Garrett praised the peace agreements, including the Abraham Accords, between Israel and Arab states, but called for them to be expanded to include military and security partnerships, as well as Shia Muslim states.
To protect Jews in the United States from rising rates of antisemitic hate crimes, Garrett told JI that she supports “harsher penalties” for antisemitic incidents as well as improved education. The reason “most of the people that are racist or discriminate against people is because they don’t know any better,” she said.
“I truly feel very passionate about speaking out against it and having consequences to people that do have antisemitic type of undertones,” she added.
Garrett said she’s long held an affinity for the Jewish community, having grown up in Southfield in a “predominantly Jewish” neighborhood, celebrating Jewish holidays and learning about Jewish customs from community members.

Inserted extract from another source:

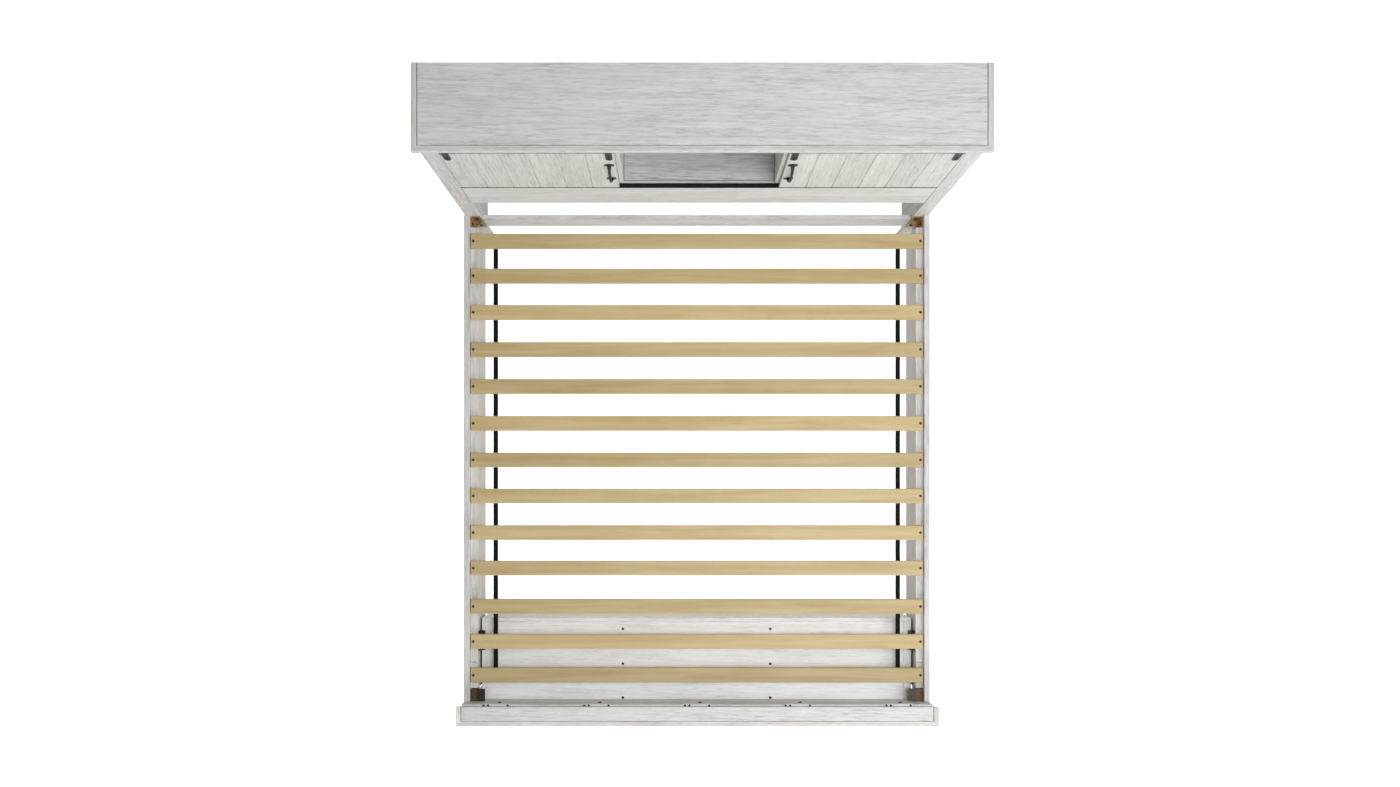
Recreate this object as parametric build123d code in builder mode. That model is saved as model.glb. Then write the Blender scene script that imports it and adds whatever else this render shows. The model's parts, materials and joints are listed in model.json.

The Black and Jewish communities, she added, “have similar backgrounds.”
She also said that she’s personally been the victim of racist harassment, including vandalism at her house and receiving offensive messages online.
Bruce Cantor, Lathrup’s mayor pro tem, who is Jewish, told JI that Garrett “treats everybody the same. She’s very great at fostering diversity.” He added the village does not have a large, organized Jewish community, but “she’s got many friends that I can think of in the city, who are people who are active in the city, who are Jewish. She works well with everybody.”
He also described Garrett as a “very knowledgeable” about city government and a “very good person to learn from.”
“I think she would be great in Congress and just taking everything that she’s learned at the local level and taking it to a more national level,” Cantor said. “I think she’d be really good.”